Robert Dillon, the neighbour who discovered her after she shot herself, said: "She said it was a crazy thing to do, now that she's had time to think about it."
Local police said Mrs Polk had ignored multiple notices and letters, as well as a foreclosure action filed in court.
Home foreclosure rates are at record levels in the US, in many cases because buyers with adjustable interest rates could not keep up with sharp increases in monthly payments.
There has been a spate of foreclosure-related suicides, including a retired couple in Oregon and a 53-year-old woman in Massachusetts. The latter faxed her mortgage company: "By the time you foreclose on my house, I'll be dead”.
In the wake of Mrs. Polk’s apparent attempted suicide, Fannie Mae has agreed to forgive the mortgage, dismiss its foreclosure action, and allow Mrs. Polk to return home when she recovers from her injuries.
"Just given the circumstances, we think it's appropriate. It certainly made our radar screen," a spokesman said.
That’s good news for Mrs. Polk. But what about the other millions of homeowners who fell prey to predatory mortgage lenders in the USA and are now struggling to meet mortgage payments they can’t afford?
The vast majority of those people won’t attempt suicide and their individual stories won’t make the news, but that doesn’t mean they aren’t every bit as desperate as Mrs.

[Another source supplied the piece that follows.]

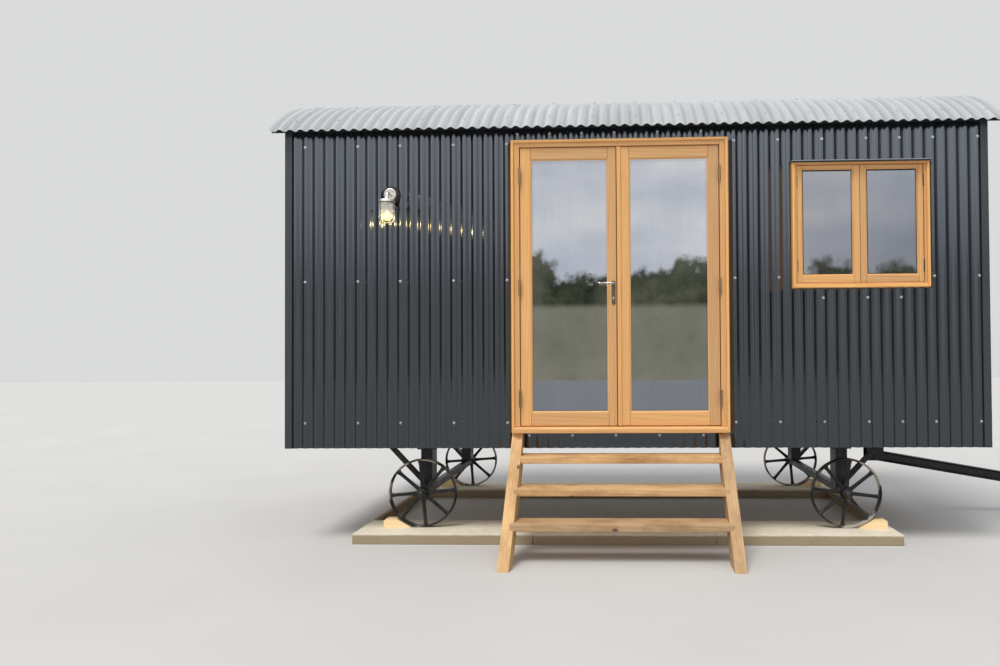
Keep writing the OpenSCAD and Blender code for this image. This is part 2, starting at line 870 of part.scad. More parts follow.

Polk was.
Her story helps put a human face on the victims of the predatory lending practices that created the whole subprime mortgage mess, and which has had a huge effect on our economy. It should be required reading for all of those clever, greedy mortgage lenders who thought they had found an ideal way to make a quick buck.
One thing is clear; when businesses act unethically, ordinary people suffer for it.
The question is, with the way things are going, will we see these sort of sad events happening here?